What needs to be done:
Please copy all the lines that follow, word for word.

Material provided:

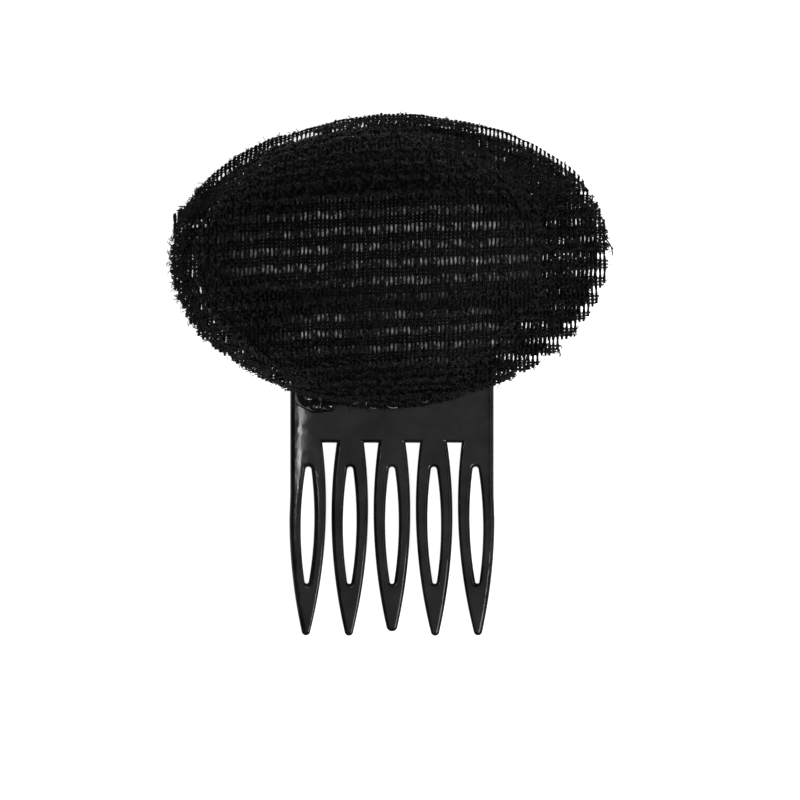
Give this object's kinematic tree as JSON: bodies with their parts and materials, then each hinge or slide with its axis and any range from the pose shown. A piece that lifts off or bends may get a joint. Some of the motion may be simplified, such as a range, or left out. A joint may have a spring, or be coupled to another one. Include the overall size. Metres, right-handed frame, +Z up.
{
  "type": "volumizing hair pad",
  "caption": "Domed oval pad of stiff grip mesh over a foam core, glued to a hair comb with slotted leaf-shaped teeth, pushed under the hair to lift it.",
  "frame": {"origin": "on the surface that the pad lies on, under the middle of its overall width and length", "axes": "+Z up out of the dome, +Y from the comb's tips towards the pad's far edge, +X to the right with the teeth pointing down the page"},
  "size_m": [0.1076, 0.1285, 0.0239],
  "materials": {
    "comb_plastic": "satin black injection-moulded plastic with soft bright edges",
    "grip_mesh": "black knitted nylon mesh with rows of small hooks",
    "foam": "soft grey open-cell sponge, which looks dark behind the mesh",
    "glue": "glossy black melted glue"
  },
  "bodies": {
    "root": {"comb": "comb_plastic", "front_cover": "grip_mesh", "back_cover": "grip_mesh", "foam_core": "foam", "glue_bead": "glue"}
  },
  "joints": []
}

Exercise output:
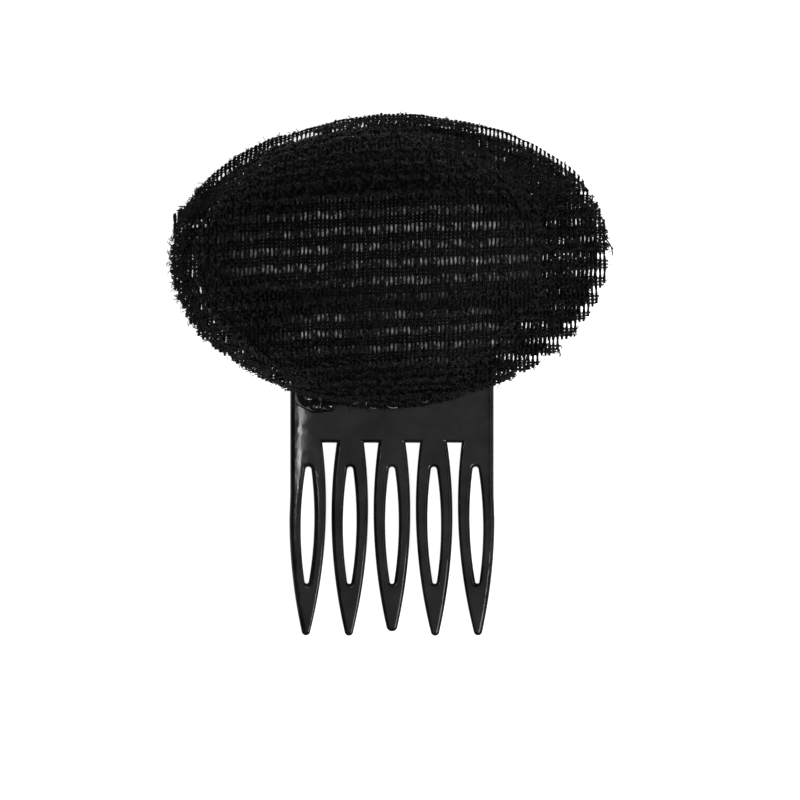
Give this object's kinematic tree as JSON: bodies with their parts and materials, then each hinge or slide with its axis and any range from the pose shown. A piece that lifts off or bends may get a joint. Some of the motion may be simplified, such as a range, or left out. A joint may have a spring, or be coupled to another one. Include the overall size. Metres, right-handed frame, +Z up.
{
  "type": "volumizing hair pad",
  "caption": "Domed oval pad of stiff grip mesh over a foam core, glued to a hair comb with slotted leaf-shaped teeth, pushed under the hair to lift it.",
  "frame": {"origin": "on the surface that the pad lies on, under the middle of its overall width and length", "axes": "+Z up out of the dome, +Y from the comb's tips towards the pad's far edge, +X to the right with the teeth pointing down the page"},
  "size_m": [0.1076, 0.1285, 0.0239],
  "materials": {
    "comb_plastic": "satin black injection-moulded plastic with soft bright edges",
    "grip_mesh": "black knitted nylon mesh with rows of small hooks",
    "foam": "soft grey open-cell sponge, which looks dark behind the mesh",
    "glue": "glossy black melted glue"
  },
  "bodies": {
    "root": {"comb": "comb_plastic", "front_cover": "grip_mesh", "back_cover": "grip_mesh", "foam_core": "foam", "glue_bead": "glue"}
  },
  "joints": []
}